What the exercise asks: Below is a listing; reproduce each line of it exactly.

==================================================

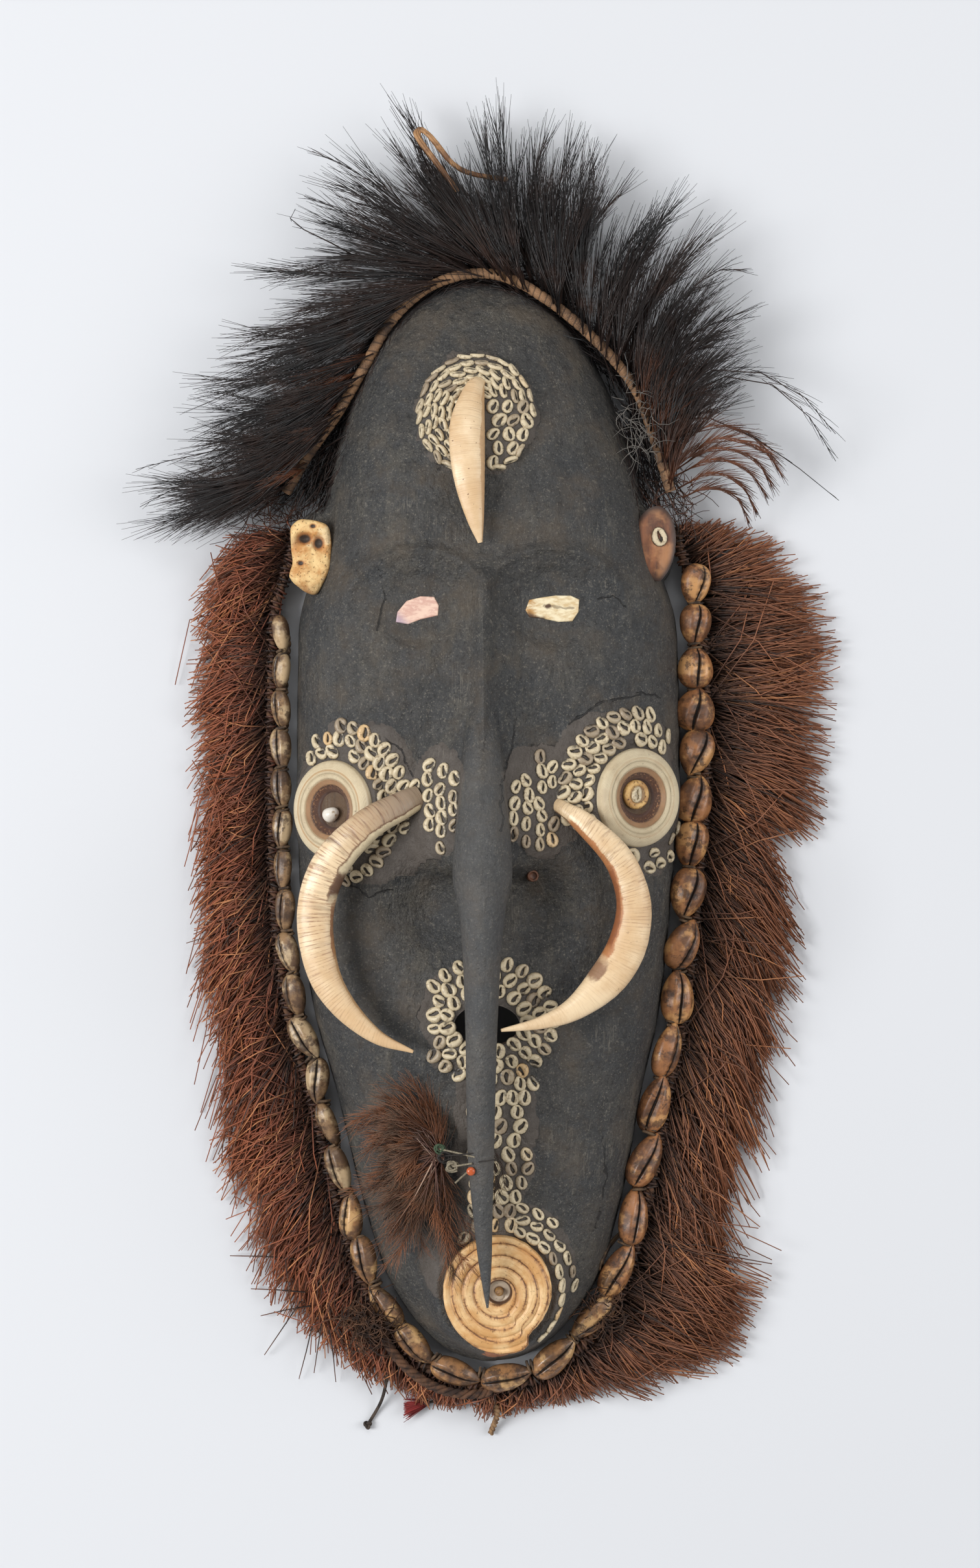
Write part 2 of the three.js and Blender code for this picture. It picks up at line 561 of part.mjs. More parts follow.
Object.entries(fringeEnds).forEach(([name, ends]) => {
  const [from, to] = FRINGE_RUNS[name];
  const isShort = name === 'fringe_bottom';
  addPiece(name, toSolid(softMass(stretchOf(fringeRim, from, to), curveOf(ends), fringeUnderside,
    isShort ? shortFringeTop : fringeTop, isShort ? 9 : 18, 3)), '#5e3424', 0.9);
});

// The bark-wrapped hoop round the top of the head, and the feathers tied along it
const HOOP_POINTS = [[-133, 175, 34], [-117, 201, 38], [-99, 226, 40], [-82, 255.5, 40], [-65, 285, 40],
  [-44, 306, 40], [-22, 316, 40], [0, 318, 40], [20, 312, 40], [41, 299, 40], [62, 282, 40],
  [83.5, 260, 40], [98.5, 238, 40], [109, 209, 38], [119.5, 176, 34]];
const hoopCurve = curveOf(HOOP_POINTS);

function rod(curve, thickness, sides, steps) {
  const section = new THREE.Shape().absarc(0, 0, thickness / 2, 0, 2 * Math.PI);
  return new THREE.ExtrudeGeometry(section, {
    steps, extrudePath: curve, curveSegments: sides / 2, bevelEnabled: false,
  });
}

addPiece('crown_hoop', toSolid(rod(hoopCurve, HOOP_THICKNESS, 6, 26)), '#6b4a33', 0.8);

// Feathers: full at the hoop, thin at the tips, in the ragged outline of the plume
const FEATHER_TIPS = [[-150, 152, 0], [-183, 158, 0], [-236, 188, 0], [-194, 222, 0], [-172, 270, 0],
  [-160, 308, 0], [-116, 362, 0], [-60, 402, 0], [-10, 434, 0], [44, 438, 0], [80, 402, 0], [122, 372, 0],
  [152, 360, 0], [180, 324, 0], [189, 278, 0], [218, 232, 0], [235, 202, 0], [196, 176, 0],
  [150, 157, 0]];
const FEATHER_ROOTS = HOOP_POINTS.map(([x, y]) => {
  const away = HOOP_THICKNESS / 2 + 1.5;
  const centre = new THREE.Vector2(-6, 190);
  const out = new THREE.Vector2(x, y).sub(centre).normalize().multiplyScalar(away);
  return [x + out.x, y + out.y, 0];
});
const featherTop = through([[0, 54], [30, 56], [70, 40], [130, 18]]);
const featherUnderside = through([[0, 24], [40, 14], [130, 6]]);
addPiece('crown_feathers', toSolid(softMass(curveOf(FEATHER_ROOTS), curveOf(FEATHER_TIPS),
  featherUnderside, featherTop, 27, 2)), '#1d1714', 0.8);

// The hanging loop of split cane comes out over the feathers
const LOOP_POINTS = [[-24, 370, 55], [-37, 390, 51], [-48.5, 407, 46], [-51, 413.5, 44], [-45, 415.5, 44],
  [-33.5, 402, 49], [-21, 383, 53], [-8, 380, 55], [12, 379, 56]];
addPiece('cane_loop', toSolid(rod(curveOf(LOOP_POINTS), 3.4, 6, 16)), '#8d6a45', 0.7);

// The tassel hangs from the hole in the nose and lies against the chin
const TASSEL = { x: -46, y: -262, z: 87, halfWidth: 29, halfLength: 52, halfDepth: 12 };
const tassel = new THREE.SphereGeometry(1, 10, 7);
tassel.scale(TASSEL.halfWidth, TASSEL.halfLength, TASSEL.halfDepth);
tassel.translate(TASSEL.x, TASSEL.y, TASSEL.z);
addPiece('nose_tassel', toSolid(tassel), '#4d2c1f', 0.9);

// Two loose ends lie over the short fringe and on the surface under the chin
const DARK_STRING_ROUTE = [[-66, -402, 15], [-66.4, -405, 14.6], [-66.9, -408, 14.1], [-67.5, -411, 13.4],
  [-68.1, -414, 12.4], [-68.7, -417, 11.1], [-69.3, -419.8, 9.6], [-70, -422.4, 8], [-70.8, -425, 6.4],
  [-71.8, -427.6, 4.9], [-73, -430.2, 3.6], [-74.4, -432.8, 2.5], [-76, -435.6, 1.8],
  [-77.8, -438.6, 1.4], [-79.6, -441.6, 1.3]];
const TWISTED_CORD_ROUTE = [[-8, -419, 15.4], [-5.4, -420.3, 15.5], [-2.8, -421.7, 15.5],
  [-0.3, -423.2, 15.4], [2, -424.9, 15.1], [3.9, -427, 14.6], [5.2, -429.4, 13.9], [5.8, -431.9, 12.9],
  [5.8, -434.3, 11.6], [5.4, -436.7, 10.1], [4.8, -439, 8.2], [4.1, -441.2, 6.1], [3.3, -443.5, 4.3],
  [2.4, -446, 3], [1.4, -448.6, 2.5]];
addPiece('string_tail_dark', toSolid(rod(curveOf(DARK_STRING_ROUTE), STRING_THICKNESS, 8, 13)),
  '#2b211b', 0.9);
addPiece('string_tail_twisted', toSolid(rod(curveOf(TWISTED_CORD_ROUTE), TWISTED_CORD_THICKNESS, 8, 13)),
  '#7b5a3c', 0.9);

export default mask;
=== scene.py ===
import random
from math import cos, exp, hypot, pi, radians, sin

import bmesh
import bpy
from mathutils import Matrix, Vector, noise
from mathutils.bvhtree import BVHTree


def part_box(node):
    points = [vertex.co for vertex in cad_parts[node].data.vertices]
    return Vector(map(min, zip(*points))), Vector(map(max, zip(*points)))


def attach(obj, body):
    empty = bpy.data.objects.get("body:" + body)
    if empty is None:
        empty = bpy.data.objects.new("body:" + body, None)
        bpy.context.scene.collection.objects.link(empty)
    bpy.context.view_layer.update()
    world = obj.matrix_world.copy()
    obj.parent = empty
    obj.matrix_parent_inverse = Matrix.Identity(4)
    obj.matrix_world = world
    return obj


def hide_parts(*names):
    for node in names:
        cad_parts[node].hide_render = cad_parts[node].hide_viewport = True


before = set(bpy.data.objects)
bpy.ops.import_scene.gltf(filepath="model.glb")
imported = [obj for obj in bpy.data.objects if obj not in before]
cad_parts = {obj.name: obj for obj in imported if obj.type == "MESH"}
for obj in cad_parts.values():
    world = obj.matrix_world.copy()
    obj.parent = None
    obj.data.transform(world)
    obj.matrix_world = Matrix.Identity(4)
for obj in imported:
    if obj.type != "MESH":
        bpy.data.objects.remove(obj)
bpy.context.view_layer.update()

# The camera looks straight down on the mask where it lies.
# Its height and its lens give the photograph's scale at the height of the face.
CAMERA_PLACE = (0.001, -0.016, 2.150)
CAMERA_LENS = 74.03


def placed(name, data):
    """A new object of this data in the scene."""
    obj = bpy.data.objects.new(name, data)
    bpy.context.scene.collection.objects.link(obj)
    return obj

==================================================

Finished exercise:
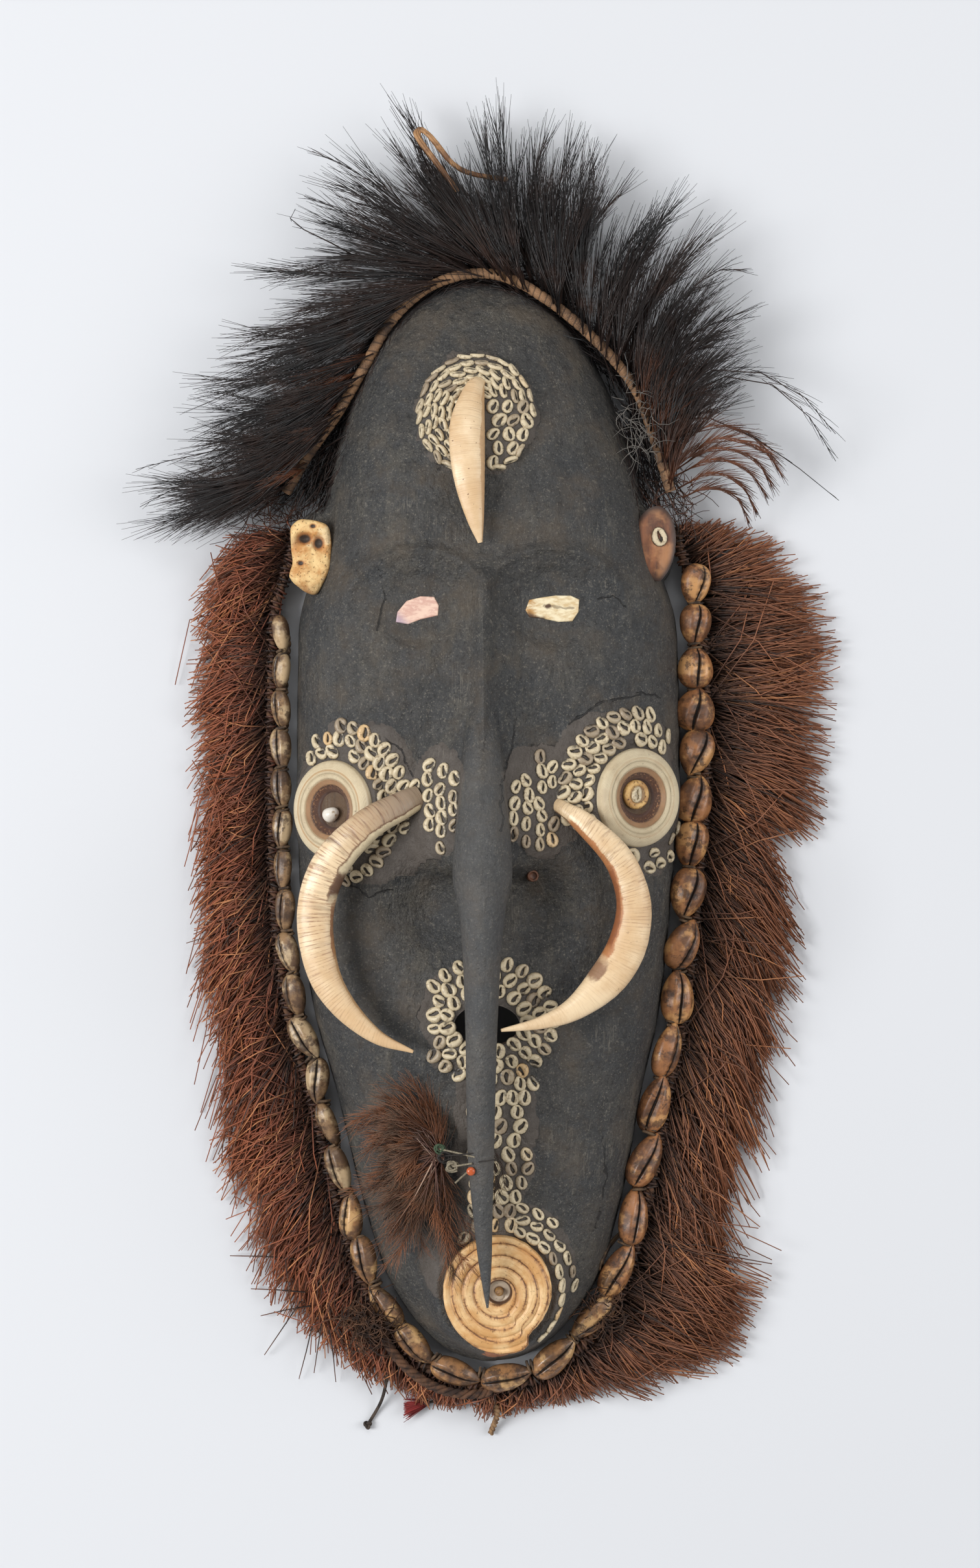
Write part 2 of the three.js and Blender code for this picture. It picks up at line 561 of part.mjs. More parts follow.
Object.entries(fringeEnds).forEach(([name, ends]) => {
  const [from, to] = FRINGE_RUNS[name];
  const isShort = name === 'fringe_bottom';
  addPiece(name, toSolid(softMass(stretchOf(fringeRim, from, to), curveOf(ends), fringeUnderside,
    isShort ? shortFringeTop : fringeTop, isShort ? 9 : 18, 3)), '#5e3424', 0.9);
});

// The bark-wrapped hoop round the top of the head, and the feathers tied along it
const HOOP_POINTS = [[-133, 175, 34], [-117, 201, 38], [-99, 226, 40], [-82, 255.5, 40], [-65, 285, 40],
  [-44, 306, 40], [-22, 316, 40], [0, 318, 40], [20, 312, 40], [41, 299, 40], [62, 282, 40],
  [83.5, 260, 40], [98.5, 238, 40], [109, 209, 38], [119.5, 176, 34]];
const hoopCurve = curveOf(HOOP_POINTS);

function rod(curve, thickness, sides, steps) {
  const section = new THREE.Shape().absarc(0, 0, thickness / 2, 0, 2 * Math.PI);
  return new THREE.ExtrudeGeometry(section, {
    steps, extrudePath: curve, curveSegments: sides / 2, bevelEnabled: false,
  });
}

addPiece('crown_hoop', toSolid(rod(hoopCurve, HOOP_THICKNESS, 6, 26)), '#6b4a33', 0.8);

// Feathers: full at the hoop, thin at the tips, in the ragged outline of the plume
const FEATHER_TIPS = [[-150, 152, 0], [-183, 158, 0], [-236, 188, 0], [-194, 222, 0], [-172, 270, 0],
  [-160, 308, 0], [-116, 362, 0], [-60, 402, 0], [-10, 434, 0], [44, 438, 0], [80, 402, 0], [122, 372, 0],
  [152, 360, 0], [180, 324, 0], [189, 278, 0], [218, 232, 0], [235, 202, 0], [196, 176, 0],
  [150, 157, 0]];
const FEATHER_ROOTS = HOOP_POINTS.map(([x, y]) => {
  const away = HOOP_THICKNESS / 2 + 1.5;
  const centre = new THREE.Vector2(-6, 190);
  const out = new THREE.Vector2(x, y).sub(centre).normalize().multiplyScalar(away);
  return [x + out.x, y + out.y, 0];
});
const featherTop = through([[0, 54], [30, 56], [70, 40], [130, 18]]);
const featherUnderside = through([[0, 24], [40, 14], [130, 6]]);
addPiece('crown_feathers', toSolid(softMass(curveOf(FEATHER_ROOTS), curveOf(FEATHER_TIPS),
  featherUnderside, featherTop, 27, 2)), '#1d1714', 0.8);

// The hanging loop of split cane comes out over the feathers
const LOOP_POINTS = [[-24, 370, 55], [-37, 390, 51], [-48.5, 407, 46], [-51, 413.5, 44], [-45, 415.5, 44],
  [-33.5, 402, 49], [-21, 383, 53], [-8, 380, 55], [12, 379, 56]];
addPiece('cane_loop', toSolid(rod(curveOf(LOOP_POINTS), 3.4, 6, 16)), '#8d6a45', 0.7);

// The tassel hangs from the hole in the nose and lies against the chin
const TASSEL = { x: -46, y: -262, z: 87, halfWidth: 29, halfLength: 52, halfDepth: 12 };
const tassel = new THREE.SphereGeometry(1, 10, 7);
tassel.scale(TASSEL.halfWidth, TASSEL.halfLength, TASSEL.halfDepth);
tassel.translate(TASSEL.x, TASSEL.y, TASSEL.z);
addPiece('nose_tassel', toSolid(tassel), '#4d2c1f', 0.9);

// Two loose ends lie over the short fringe and on the surface under the chin
const DARK_STRING_ROUTE = [[-66, -402, 15], [-66.4, -405, 14.6], [-66.9, -408, 14.1], [-67.5, -411, 13.4],
  [-68.1, -414, 12.4], [-68.7, -417, 11.1], [-69.3, -419.8, 9.6], [-70, -422.4, 8], [-70.8, -425, 6.4],
  [-71.8, -427.6, 4.9], [-73, -430.2, 3.6], [-74.4, -432.8, 2.5], [-76, -435.6, 1.8],
  [-77.8, -438.6, 1.4], [-79.6, -441.6, 1.3]];
const TWISTED_CORD_ROUTE = [[-8, -419, 15.4], [-5.4, -420.3, 15.5], [-2.8, -421.7, 15.5],
  [-0.3, -423.2, 15.4], [2, -424.9, 15.1], [3.9, -427, 14.6], [5.2, -429.4, 13.9], [5.8, -431.9, 12.9],
  [5.8, -434.3, 11.6], [5.4, -436.7, 10.1], [4.8, -439, 8.2], [4.1, -441.2, 6.1], [3.3, -443.5, 4.3],
  [2.4, -446, 3], [1.4, -448.6, 2.5]];
addPiece('string_tail_dark', toSolid(rod(curveOf(DARK_STRING_ROUTE), STRING_THICKNESS, 8, 13)),
  '#2b211b', 0.9);
addPiece('string_tail_twisted', toSolid(rod(curveOf(TWISTED_CORD_ROUTE), TWISTED_CORD_THICKNESS, 8, 13)),
  '#7b5a3c', 0.9);

export default mask;
=== scene.py ===
import random
from math import cos, exp, hypot, pi, radians, sin

import bmesh
import bpy
from mathutils import Matrix, Vector, noise
from mathutils.bvhtree import BVHTree


def part_box(node):
    points = [vertex.co for vertex in cad_parts[node].data.vertices]
    return Vector(map(min, zip(*points))), Vector(map(max, zip(*points)))


def attach(obj, body):
    empty = bpy.data.objects.get("body:" + body)
    if empty is None:
        empty = bpy.data.objects.new("body:" + body, None)
        bpy.context.scene.collection.objects.link(empty)
    bpy.context.view_layer.update()
    world = obj.matrix_world.copy()
    obj.parent = empty
    obj.matrix_parent_inverse = Matrix.Identity(4)
    obj.matrix_world = world
    return obj


def hide_parts(*names):
    for node in names:
        cad_parts[node].hide_render = cad_parts[node].hide_viewport = True


before = set(bpy.data.objects)
bpy.ops.import_scene.gltf(filepath="model.glb")
imported = [obj for obj in bpy.data.objects if obj not in before]
cad_parts = {obj.name: obj for obj in imported if obj.type == "MESH"}
for obj in cad_parts.values():
    world = obj.matrix_world.copy()
    obj.parent = None
    obj.data.transform(world)
    obj.matrix_world = Matrix.Identity(4)
for obj in imported:
    if obj.type != "MESH":
        bpy.data.objects.remove(obj)
bpy.context.view_layer.update()

# The camera looks straight down on the mask where it lies.
# Its height and its lens give the photograph's scale at the height of the face.
CAMERA_PLACE = (0.001, -0.016, 2.150)
CAMERA_LENS = 74.03


def placed(name, data):
    """A new object of this data in the scene."""
    obj = bpy.data.objects.new(name, data)
    bpy.context.scene.collection.objects.link(obj)
    return obj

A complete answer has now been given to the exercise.